What is needed is an exact copy of the lines from the line containing "What OpenSCAD source" to the line containing "on the deck.", both lines included, and nothing else.
### Input data ###
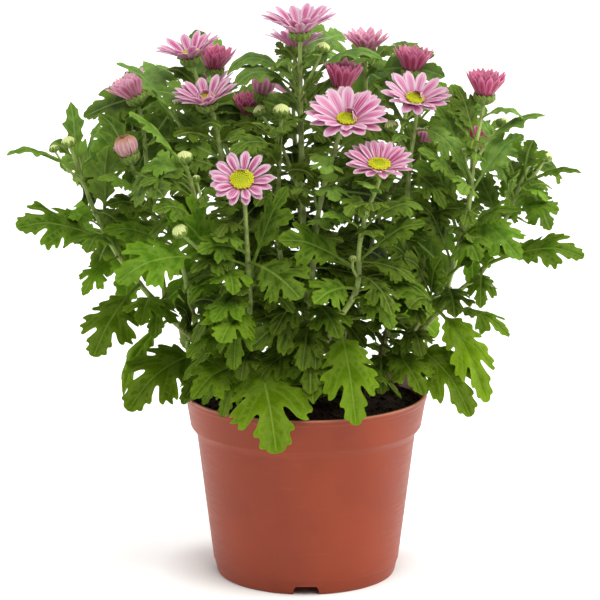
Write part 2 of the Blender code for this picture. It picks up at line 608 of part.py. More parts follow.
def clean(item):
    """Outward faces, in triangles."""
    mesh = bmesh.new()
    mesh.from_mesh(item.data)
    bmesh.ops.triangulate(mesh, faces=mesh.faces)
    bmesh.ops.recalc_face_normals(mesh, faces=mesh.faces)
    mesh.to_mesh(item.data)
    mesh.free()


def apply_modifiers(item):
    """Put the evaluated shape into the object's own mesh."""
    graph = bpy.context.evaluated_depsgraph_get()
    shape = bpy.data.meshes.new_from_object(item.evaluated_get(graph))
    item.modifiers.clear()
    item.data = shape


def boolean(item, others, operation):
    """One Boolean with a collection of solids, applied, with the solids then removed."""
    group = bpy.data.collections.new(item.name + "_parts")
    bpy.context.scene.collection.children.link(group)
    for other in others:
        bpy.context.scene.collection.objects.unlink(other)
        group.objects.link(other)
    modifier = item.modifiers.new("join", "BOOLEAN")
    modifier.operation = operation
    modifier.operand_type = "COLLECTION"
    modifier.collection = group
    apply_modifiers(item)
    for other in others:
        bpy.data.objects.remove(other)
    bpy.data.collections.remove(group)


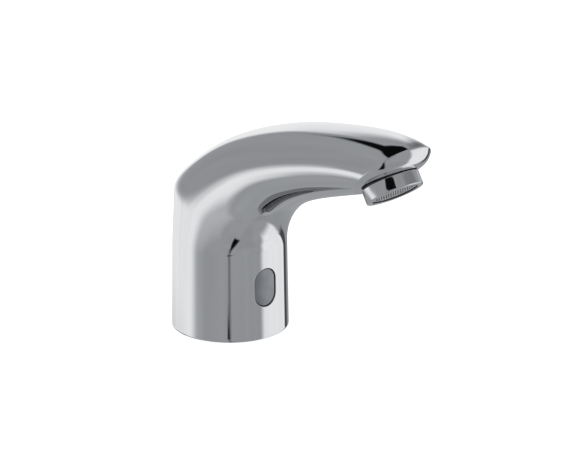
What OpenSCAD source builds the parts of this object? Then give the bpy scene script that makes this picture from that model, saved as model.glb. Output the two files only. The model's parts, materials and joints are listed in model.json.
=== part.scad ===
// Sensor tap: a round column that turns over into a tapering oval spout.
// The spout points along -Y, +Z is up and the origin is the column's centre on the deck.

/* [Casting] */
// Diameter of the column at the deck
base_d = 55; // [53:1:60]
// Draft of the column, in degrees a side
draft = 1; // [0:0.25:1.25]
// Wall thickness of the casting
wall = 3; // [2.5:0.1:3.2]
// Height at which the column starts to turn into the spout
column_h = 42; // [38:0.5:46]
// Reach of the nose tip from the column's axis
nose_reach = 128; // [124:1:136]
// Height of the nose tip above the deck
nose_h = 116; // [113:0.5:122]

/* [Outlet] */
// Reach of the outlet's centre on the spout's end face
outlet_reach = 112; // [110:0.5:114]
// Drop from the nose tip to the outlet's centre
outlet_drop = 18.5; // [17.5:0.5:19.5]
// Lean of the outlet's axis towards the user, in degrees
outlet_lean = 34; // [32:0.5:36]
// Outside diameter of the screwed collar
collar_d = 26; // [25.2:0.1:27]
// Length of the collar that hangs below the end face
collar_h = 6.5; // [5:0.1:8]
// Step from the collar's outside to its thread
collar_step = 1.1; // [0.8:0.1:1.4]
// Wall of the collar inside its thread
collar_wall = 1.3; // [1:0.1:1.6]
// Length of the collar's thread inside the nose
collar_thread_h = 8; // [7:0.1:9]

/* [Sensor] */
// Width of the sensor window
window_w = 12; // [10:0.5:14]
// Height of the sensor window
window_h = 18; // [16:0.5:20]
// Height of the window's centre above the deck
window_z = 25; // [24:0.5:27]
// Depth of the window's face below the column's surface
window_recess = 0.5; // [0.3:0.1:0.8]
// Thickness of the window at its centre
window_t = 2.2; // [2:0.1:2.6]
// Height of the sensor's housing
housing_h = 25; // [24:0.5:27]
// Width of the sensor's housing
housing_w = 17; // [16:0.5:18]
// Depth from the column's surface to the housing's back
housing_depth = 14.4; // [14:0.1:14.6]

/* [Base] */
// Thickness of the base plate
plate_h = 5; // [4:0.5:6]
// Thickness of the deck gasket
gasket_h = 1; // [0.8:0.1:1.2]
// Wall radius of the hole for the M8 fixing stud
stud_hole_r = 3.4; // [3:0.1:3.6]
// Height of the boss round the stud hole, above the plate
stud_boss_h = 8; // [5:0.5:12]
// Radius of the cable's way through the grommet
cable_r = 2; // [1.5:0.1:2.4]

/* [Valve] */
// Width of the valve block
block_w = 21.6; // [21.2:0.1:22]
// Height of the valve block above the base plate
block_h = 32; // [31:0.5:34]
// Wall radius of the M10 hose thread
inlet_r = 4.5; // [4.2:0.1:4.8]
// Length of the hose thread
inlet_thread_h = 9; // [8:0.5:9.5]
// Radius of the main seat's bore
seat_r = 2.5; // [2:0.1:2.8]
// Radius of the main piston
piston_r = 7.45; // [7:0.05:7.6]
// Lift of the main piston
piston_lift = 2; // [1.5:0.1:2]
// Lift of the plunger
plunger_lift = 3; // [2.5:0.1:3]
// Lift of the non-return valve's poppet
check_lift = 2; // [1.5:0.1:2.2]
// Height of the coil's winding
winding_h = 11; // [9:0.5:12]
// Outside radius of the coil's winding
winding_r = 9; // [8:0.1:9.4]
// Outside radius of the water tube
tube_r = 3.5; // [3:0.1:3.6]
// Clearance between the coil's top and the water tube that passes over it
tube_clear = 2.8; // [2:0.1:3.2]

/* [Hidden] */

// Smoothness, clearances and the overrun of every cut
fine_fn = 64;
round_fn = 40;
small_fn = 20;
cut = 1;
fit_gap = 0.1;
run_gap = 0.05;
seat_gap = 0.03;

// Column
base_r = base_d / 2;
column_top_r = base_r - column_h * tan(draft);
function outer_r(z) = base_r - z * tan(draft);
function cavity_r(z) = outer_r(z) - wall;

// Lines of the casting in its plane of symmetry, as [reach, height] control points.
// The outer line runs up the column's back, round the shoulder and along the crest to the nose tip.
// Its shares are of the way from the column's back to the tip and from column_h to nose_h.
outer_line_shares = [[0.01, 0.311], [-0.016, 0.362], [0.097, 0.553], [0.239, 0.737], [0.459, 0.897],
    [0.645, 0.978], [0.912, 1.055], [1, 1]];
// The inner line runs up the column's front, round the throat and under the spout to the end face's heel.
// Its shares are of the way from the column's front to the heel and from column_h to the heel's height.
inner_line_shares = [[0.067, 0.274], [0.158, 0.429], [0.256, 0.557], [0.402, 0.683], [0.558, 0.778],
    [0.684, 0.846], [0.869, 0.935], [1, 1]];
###
Final result ▸
What OpenSCAD source builds the parts of this object? Then give the bpy scene script that makes this picture from that model, saved as model.glb. Output the two files only. The model's parts, materials and joints are listed in model.json.
=== part.scad ===
// Sensor tap: a round column that turns over into a tapering oval spout.
// The spout points along -Y, +Z is up and the origin is the column's centre on the deck.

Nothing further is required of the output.